_Supplied records_
--- Begin ---
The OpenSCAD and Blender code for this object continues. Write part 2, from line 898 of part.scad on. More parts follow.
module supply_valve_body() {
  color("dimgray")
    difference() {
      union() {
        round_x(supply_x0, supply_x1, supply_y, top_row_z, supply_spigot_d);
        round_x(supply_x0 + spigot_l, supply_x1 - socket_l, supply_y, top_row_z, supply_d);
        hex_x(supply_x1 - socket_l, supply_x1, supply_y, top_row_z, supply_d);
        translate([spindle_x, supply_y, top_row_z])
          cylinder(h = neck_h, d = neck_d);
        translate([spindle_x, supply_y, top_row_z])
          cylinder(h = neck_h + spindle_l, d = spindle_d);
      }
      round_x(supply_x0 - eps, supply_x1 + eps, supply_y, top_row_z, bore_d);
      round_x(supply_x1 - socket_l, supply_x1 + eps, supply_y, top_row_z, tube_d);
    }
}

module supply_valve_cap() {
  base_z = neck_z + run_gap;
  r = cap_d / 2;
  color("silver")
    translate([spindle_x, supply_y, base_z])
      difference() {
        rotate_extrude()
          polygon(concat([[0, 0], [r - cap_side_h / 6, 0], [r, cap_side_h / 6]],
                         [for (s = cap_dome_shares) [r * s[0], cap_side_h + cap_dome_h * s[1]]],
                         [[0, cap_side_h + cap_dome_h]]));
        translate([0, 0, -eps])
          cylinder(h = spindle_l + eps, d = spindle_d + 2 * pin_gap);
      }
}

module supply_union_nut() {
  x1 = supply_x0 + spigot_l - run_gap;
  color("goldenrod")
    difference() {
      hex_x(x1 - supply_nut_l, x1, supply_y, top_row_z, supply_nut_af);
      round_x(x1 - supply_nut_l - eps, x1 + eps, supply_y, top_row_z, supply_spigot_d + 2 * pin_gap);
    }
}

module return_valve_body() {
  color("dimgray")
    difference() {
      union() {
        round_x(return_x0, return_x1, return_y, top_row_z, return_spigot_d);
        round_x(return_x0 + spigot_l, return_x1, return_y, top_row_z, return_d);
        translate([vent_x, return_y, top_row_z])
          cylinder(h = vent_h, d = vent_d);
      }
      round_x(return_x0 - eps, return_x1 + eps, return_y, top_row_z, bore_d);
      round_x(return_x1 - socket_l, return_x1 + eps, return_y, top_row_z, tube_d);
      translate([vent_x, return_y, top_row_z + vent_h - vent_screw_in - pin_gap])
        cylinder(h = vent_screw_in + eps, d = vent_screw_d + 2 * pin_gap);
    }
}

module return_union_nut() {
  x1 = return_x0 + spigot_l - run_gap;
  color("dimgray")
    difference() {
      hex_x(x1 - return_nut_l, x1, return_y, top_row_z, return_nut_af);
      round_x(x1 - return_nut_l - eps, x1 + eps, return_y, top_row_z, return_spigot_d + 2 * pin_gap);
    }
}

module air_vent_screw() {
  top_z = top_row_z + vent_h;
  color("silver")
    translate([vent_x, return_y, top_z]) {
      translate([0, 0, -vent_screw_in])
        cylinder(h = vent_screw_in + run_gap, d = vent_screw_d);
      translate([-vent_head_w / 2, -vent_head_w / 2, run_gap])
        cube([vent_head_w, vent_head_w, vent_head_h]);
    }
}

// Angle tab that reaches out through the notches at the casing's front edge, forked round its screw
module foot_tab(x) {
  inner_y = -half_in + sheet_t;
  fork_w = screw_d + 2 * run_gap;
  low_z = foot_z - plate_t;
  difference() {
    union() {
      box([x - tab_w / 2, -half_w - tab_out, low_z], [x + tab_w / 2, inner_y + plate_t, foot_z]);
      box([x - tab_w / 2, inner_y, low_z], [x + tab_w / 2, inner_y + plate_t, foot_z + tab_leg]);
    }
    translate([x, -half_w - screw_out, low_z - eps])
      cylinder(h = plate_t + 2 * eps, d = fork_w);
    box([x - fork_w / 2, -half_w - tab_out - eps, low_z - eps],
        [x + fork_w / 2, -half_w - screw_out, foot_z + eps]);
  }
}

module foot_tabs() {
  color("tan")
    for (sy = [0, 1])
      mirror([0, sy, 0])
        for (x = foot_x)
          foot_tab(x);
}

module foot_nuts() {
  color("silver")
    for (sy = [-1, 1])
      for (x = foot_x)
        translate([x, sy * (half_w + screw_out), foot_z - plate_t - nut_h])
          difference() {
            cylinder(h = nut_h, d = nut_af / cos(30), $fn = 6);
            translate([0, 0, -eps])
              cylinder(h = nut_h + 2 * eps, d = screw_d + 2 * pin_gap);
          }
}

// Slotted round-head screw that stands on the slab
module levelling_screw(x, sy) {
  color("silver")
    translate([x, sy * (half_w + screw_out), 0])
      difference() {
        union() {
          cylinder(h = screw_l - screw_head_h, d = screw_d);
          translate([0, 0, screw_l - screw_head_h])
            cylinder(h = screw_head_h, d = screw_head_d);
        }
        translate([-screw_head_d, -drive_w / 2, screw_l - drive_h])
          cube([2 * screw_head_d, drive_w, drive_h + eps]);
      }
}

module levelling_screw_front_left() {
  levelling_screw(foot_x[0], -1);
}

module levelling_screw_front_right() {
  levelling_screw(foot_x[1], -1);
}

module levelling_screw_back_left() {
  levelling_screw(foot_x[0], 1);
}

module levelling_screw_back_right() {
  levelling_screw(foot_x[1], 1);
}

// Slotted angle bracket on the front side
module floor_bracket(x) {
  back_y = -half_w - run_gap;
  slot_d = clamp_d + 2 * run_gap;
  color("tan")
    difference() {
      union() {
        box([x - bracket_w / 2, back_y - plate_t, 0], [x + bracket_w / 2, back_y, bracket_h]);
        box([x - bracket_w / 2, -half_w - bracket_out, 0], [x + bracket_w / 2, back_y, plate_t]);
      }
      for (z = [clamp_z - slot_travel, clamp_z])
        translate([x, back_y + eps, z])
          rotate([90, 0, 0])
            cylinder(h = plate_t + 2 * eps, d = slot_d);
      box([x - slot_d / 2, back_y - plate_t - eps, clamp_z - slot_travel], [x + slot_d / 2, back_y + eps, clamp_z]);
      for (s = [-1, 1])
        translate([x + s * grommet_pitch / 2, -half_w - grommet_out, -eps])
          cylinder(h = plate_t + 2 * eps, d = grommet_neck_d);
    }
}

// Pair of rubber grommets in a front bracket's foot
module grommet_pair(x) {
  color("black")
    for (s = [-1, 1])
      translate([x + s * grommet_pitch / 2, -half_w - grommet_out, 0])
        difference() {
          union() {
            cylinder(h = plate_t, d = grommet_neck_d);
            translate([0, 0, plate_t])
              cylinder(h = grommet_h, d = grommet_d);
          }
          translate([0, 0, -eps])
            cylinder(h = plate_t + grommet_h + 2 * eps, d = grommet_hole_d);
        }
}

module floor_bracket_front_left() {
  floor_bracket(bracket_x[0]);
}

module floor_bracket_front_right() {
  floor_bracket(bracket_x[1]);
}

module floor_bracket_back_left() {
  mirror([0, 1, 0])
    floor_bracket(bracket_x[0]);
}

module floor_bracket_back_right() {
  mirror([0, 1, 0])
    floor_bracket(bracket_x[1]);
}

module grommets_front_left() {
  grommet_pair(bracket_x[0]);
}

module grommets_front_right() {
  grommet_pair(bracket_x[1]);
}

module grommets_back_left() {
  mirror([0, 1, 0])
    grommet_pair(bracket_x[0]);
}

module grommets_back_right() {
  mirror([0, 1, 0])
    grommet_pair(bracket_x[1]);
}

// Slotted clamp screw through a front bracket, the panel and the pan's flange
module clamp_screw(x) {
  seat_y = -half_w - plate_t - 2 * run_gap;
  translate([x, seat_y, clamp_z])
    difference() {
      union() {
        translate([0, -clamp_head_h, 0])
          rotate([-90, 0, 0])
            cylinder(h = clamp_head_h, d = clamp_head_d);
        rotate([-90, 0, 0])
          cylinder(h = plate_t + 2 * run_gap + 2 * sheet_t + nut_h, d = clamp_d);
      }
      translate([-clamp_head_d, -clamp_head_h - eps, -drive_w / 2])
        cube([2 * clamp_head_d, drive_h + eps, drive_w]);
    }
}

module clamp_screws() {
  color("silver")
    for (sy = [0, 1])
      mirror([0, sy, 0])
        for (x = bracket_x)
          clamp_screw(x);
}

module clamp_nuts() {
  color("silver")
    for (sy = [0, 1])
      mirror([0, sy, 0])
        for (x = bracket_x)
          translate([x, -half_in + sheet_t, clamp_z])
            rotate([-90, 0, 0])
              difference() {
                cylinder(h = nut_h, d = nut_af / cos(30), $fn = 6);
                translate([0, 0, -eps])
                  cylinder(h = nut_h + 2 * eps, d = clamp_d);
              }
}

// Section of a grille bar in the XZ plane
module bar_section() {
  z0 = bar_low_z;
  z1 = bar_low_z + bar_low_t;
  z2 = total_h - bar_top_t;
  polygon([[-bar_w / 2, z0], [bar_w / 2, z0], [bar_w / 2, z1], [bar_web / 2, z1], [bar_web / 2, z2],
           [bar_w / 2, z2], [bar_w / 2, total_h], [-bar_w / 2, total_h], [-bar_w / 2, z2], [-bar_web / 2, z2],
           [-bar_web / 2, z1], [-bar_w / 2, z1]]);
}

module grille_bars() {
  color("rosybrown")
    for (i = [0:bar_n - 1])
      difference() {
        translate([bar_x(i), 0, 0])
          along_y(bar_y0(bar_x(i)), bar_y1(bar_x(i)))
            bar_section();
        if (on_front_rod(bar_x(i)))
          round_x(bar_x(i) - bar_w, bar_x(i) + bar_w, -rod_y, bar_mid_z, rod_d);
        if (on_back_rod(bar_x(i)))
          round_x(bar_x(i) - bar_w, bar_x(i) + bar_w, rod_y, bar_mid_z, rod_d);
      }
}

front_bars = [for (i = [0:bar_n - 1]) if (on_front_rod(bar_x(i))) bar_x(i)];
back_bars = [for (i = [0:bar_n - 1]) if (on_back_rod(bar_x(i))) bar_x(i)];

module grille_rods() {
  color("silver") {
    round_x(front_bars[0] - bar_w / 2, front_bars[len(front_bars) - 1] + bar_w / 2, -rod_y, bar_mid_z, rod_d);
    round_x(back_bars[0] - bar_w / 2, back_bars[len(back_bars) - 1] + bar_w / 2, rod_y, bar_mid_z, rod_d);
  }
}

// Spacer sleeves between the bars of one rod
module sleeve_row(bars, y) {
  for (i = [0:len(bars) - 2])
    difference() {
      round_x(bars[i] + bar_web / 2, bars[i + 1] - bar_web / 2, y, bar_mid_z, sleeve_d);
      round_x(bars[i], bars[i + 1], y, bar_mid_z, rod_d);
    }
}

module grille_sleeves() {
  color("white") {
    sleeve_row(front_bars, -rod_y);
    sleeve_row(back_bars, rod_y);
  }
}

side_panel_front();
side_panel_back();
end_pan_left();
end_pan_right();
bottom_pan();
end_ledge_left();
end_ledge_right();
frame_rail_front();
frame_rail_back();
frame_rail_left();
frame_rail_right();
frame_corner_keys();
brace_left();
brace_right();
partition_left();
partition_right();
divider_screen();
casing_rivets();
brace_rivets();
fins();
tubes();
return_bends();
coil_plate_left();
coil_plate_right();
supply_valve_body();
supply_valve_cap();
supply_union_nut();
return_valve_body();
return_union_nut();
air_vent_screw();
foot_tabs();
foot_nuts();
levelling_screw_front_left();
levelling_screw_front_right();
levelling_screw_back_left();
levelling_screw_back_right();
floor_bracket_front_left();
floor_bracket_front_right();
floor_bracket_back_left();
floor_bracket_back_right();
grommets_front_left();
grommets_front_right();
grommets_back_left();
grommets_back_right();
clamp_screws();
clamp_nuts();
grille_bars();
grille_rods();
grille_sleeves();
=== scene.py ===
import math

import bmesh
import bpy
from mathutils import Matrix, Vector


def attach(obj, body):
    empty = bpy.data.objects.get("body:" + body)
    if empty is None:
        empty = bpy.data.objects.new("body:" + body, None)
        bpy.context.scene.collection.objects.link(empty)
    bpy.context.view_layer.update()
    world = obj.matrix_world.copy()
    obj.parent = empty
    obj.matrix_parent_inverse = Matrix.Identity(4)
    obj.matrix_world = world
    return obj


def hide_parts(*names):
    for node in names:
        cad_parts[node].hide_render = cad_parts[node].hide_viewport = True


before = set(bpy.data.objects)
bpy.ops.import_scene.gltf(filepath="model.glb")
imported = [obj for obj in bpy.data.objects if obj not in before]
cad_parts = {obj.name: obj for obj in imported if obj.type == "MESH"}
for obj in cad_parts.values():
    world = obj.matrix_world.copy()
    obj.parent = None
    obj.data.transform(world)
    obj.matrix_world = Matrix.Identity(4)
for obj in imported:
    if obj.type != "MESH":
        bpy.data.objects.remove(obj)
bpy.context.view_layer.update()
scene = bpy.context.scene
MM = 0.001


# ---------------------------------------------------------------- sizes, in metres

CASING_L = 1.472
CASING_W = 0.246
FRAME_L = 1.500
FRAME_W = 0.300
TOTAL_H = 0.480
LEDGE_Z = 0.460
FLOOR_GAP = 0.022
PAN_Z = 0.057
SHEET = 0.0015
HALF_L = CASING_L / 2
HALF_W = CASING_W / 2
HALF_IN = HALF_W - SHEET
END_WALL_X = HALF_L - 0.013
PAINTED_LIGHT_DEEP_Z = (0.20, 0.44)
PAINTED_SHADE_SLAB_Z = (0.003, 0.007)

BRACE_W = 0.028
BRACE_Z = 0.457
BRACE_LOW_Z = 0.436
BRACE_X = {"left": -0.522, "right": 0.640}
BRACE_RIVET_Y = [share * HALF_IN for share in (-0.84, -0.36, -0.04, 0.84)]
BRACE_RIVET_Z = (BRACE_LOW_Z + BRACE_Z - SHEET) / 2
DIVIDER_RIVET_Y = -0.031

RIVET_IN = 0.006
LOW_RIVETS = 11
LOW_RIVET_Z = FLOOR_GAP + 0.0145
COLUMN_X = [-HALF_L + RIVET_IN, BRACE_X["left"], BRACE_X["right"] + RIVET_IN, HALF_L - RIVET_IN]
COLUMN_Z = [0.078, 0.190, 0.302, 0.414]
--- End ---
--- Begin ---
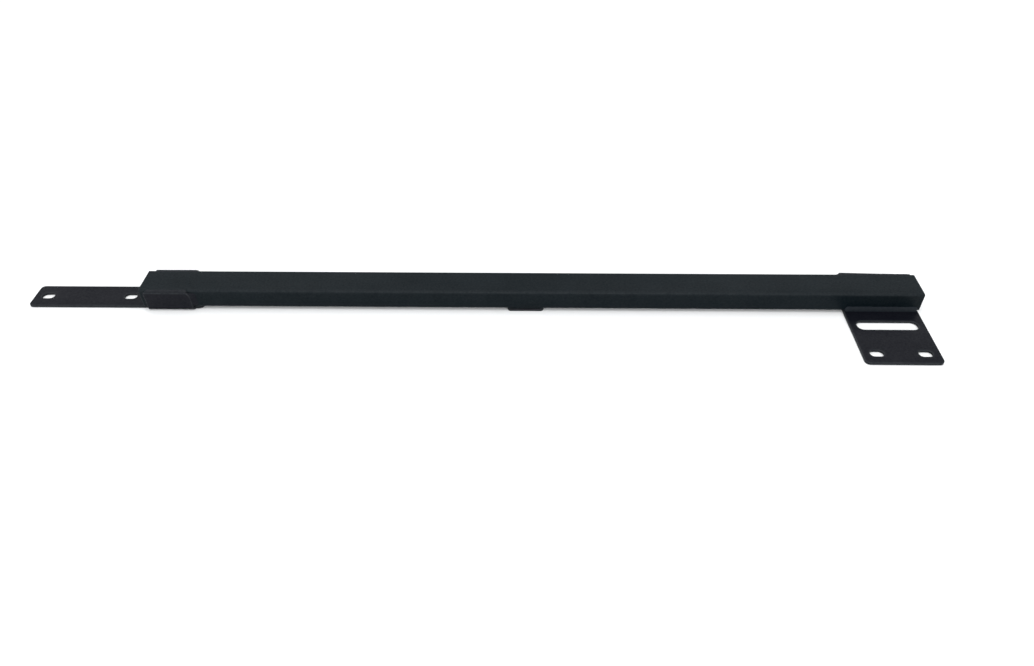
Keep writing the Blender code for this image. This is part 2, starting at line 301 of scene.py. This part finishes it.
--- End ---
_What you need to do_
Your task is to transcribe only the lines from the line containing "side_panel_front();" through the line containing "bpy.data.objects.remove(obj)", word for word.

_Final answer_
side_panel_front();
side_panel_back();
end_pan_left();
end_pan_right();
bottom_pan();
end_ledge_left();
end_ledge_right();
frame_rail_front();
frame_rail_back();
frame_rail_left();
frame_rail_right();
frame_corner_keys();
brace_left();
brace_right();
partition_left();
partition_right();
divider_screen();
casing_rivets();
brace_rivets();
fins();
tubes();
return_bends();
coil_plate_left();
coil_plate_right();
supply_valve_body();
supply_valve_cap();
supply_union_nut();
return_valve_body();
return_union_nut();
air_vent_screw();
foot_tabs();
foot_nuts();
levelling_screw_front_left();
levelling_screw_front_right();
levelling_screw_back_left();
levelling_screw_back_right();
floor_bracket_front_left();
floor_bracket_front_right();
floor_bracket_back_left();
floor_bracket_back_right();
grommets_front_left();
grommets_front_right();
grommets_back_left();
grommets_back_right();
clamp_screws();
clamp_nuts();
grille_bars();
grille_rods();
grille_sleeves();
=== scene.py ===
import math

import bmesh
import bpy
from mathutils import Matrix, Vector


def attach(obj, body):
    empty = bpy.data.objects.get("body:" + body)
    if empty is None:
        empty = bpy.data.objects.new("body:" + body, None)
        bpy.context.scene.collection.objects.link(empty)
    bpy.context.view_layer.update()
    world = obj.matrix_world.copy()
    obj.parent = empty
    obj.matrix_parent_inverse = Matrix.Identity(4)
    obj.matrix_world = world
    return obj


def hide_parts(*names):
    for node in names:
        cad_parts[node].hide_render = cad_parts[node].hide_viewport = True


before = set(bpy.data.objects)
bpy.ops.import_scene.gltf(filepath="model.glb")
imported = [obj for obj in bpy.data.objects if obj not in before]
cad_parts = {obj.name: obj for obj in imported if obj.type == "MESH"}
for obj in cad_parts.values():
    world = obj.matrix_world.copy()
    obj.parent = None
    obj.data.transform(world)
    obj.matrix_world = Matrix.Identity(4)
for obj in imported:
    if obj.type != "MESH":
        bpy.data.objects.remove(obj)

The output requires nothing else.